>> begin Data block
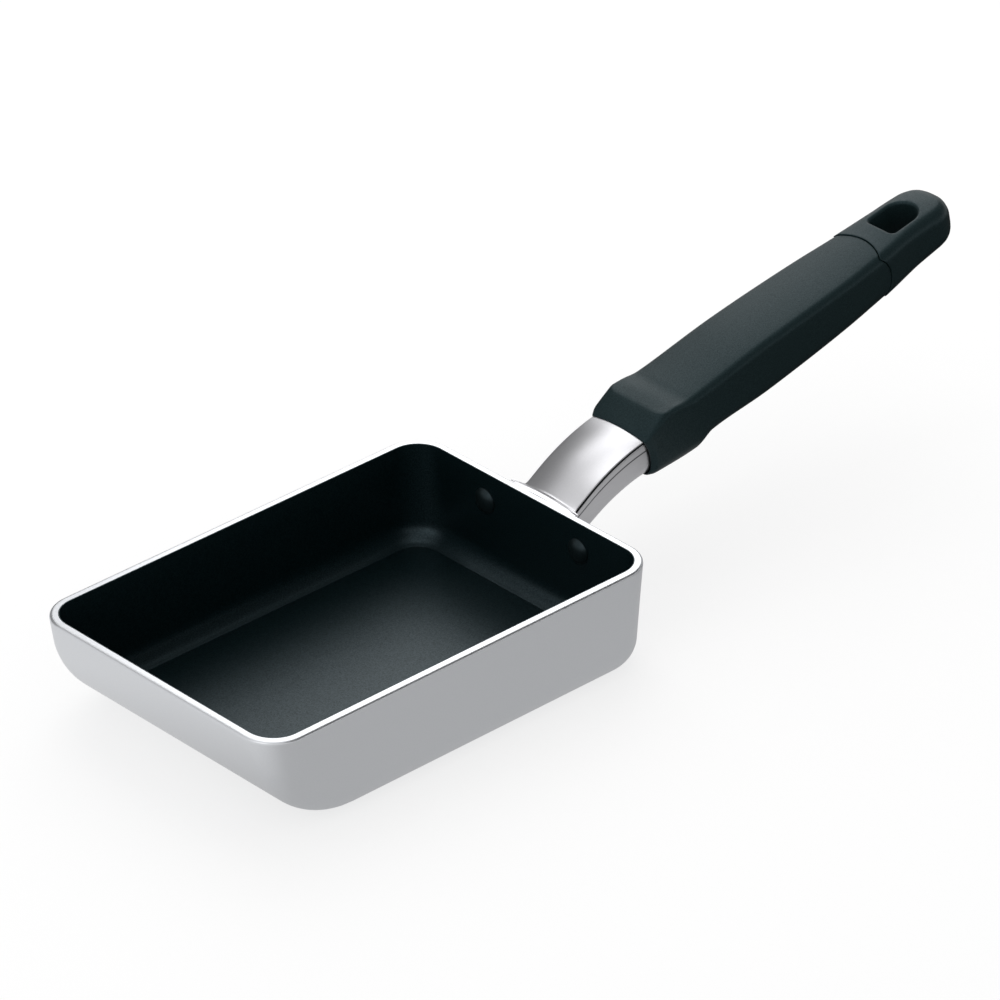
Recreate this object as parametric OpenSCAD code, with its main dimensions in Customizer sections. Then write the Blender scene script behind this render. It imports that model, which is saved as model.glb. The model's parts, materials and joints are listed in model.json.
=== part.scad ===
// Rectangular omelette pan with a riveted metal neck and a moulded handle.
// The origin is the centre of the flat base, +X runs along the handle and +Z is up.

/* [Pan] */
// Length of the mouth along the handle, inside the walls
pan_l = 179; // [150:1:220]
// Width of the mouth across the handle, inside the walls
pan_w = 120; // [100:1:180]
// Height from the resting face to the rim
pan_h = 42.2; // [38:0.2:60]
// Thickness of the cast walls and floor
wall = 3; // [2:0.1:5]
// Plan radius of the corners at the mouth, inside
mouth_corner_r = 11.4; // [8:0.2:24]
// Plan radius of the corners just above the floor, inside
floor_corner_r = 16; // [12:0.5:28]
// Radius between the floor and the two long walls and the handle wall, inside
floor_fillet_r = 8; // [5:0.5:14]
// Radius of the sweep between the floor and the front wall, inside
front_sweep_r = 36; // [20:1:42]
// Lean of the front wall from upright, in degrees
front_lean = 15; // [5:1:20]
// Broken edge around the outside of the rim
rim_break = 1; // [0.2:0.1:1.2]
// Thickness of the non-stick skin
coating_t = 0.4; // [0.2:0.1:1]

/* [Wall rivets] */
// Distance between the two rivets
rivet_spacing = 49; // [40:1:56]
// Depth of the rivets below the rim
rivet_drop = 11.5; // [10:0.5:18]
// Diameter of the rivet shank
rivet_d = 5; // [3:0.5:6]
// Diameter of the domed head inside the pan
rivet_head_d = 10; // [8:0.5:12]
// Height of the domed head
rivet_head_h = 2.4; // [1.5:0.1:3.5]
// Diameter of the formed tail behind the flange
rivet_tail_d = 8; // [7:0.5:9]
// Height of the formed tail
rivet_tail_h = 1.6; // [1:0.1:2.4]

/* [Neck] */
// Width of the neck cover
neck_w = 26; // [22:0.5:27]
// Depth of the neck below the edge of its cover
neck_depth = 15.4; // [14.2:0.1:17]
// Depth below the rim at which the cover meets the pan wall
neck_drop = 7.2; // [6:0.2:9]
// Rise of the neck where it leaves the pan, in degrees
neck_rise = 33; // [25:1:40]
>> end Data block
Description of the task » In the listing above, please print only the lines from the first one to the line where "and +Z is up." appears, exactly as written, both of those lines included.

Answer to the problem »
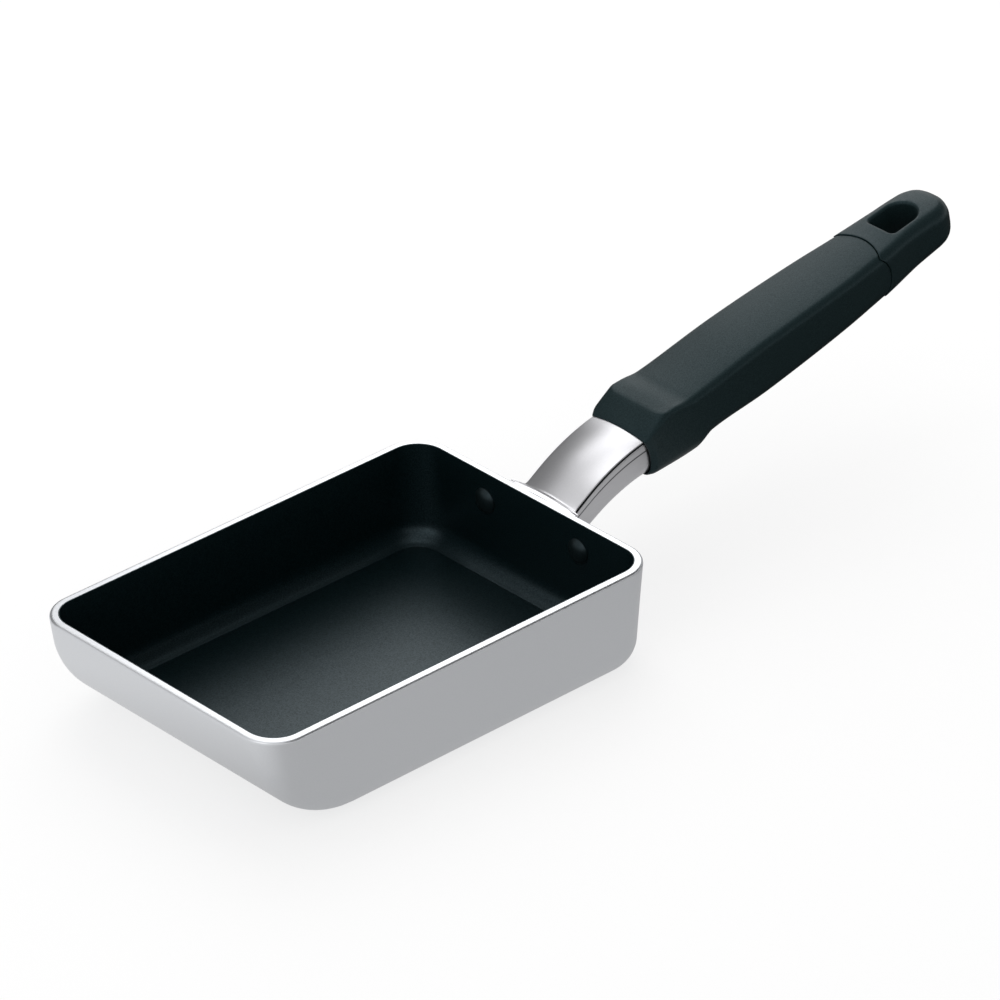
Recreate this object as parametric OpenSCAD code, with its main dimensions in Customizer sections. Then write the Blender scene script behind this render. It imports that model, which is saved as model.glb. The model's parts, materials and joints are listed in model.json.
=== part.scad ===
// Rectangular omelette pan with a riveted metal neck and a moulded handle.
// The origin is the centre of the flat base, +X runs along the handle and +Z is up.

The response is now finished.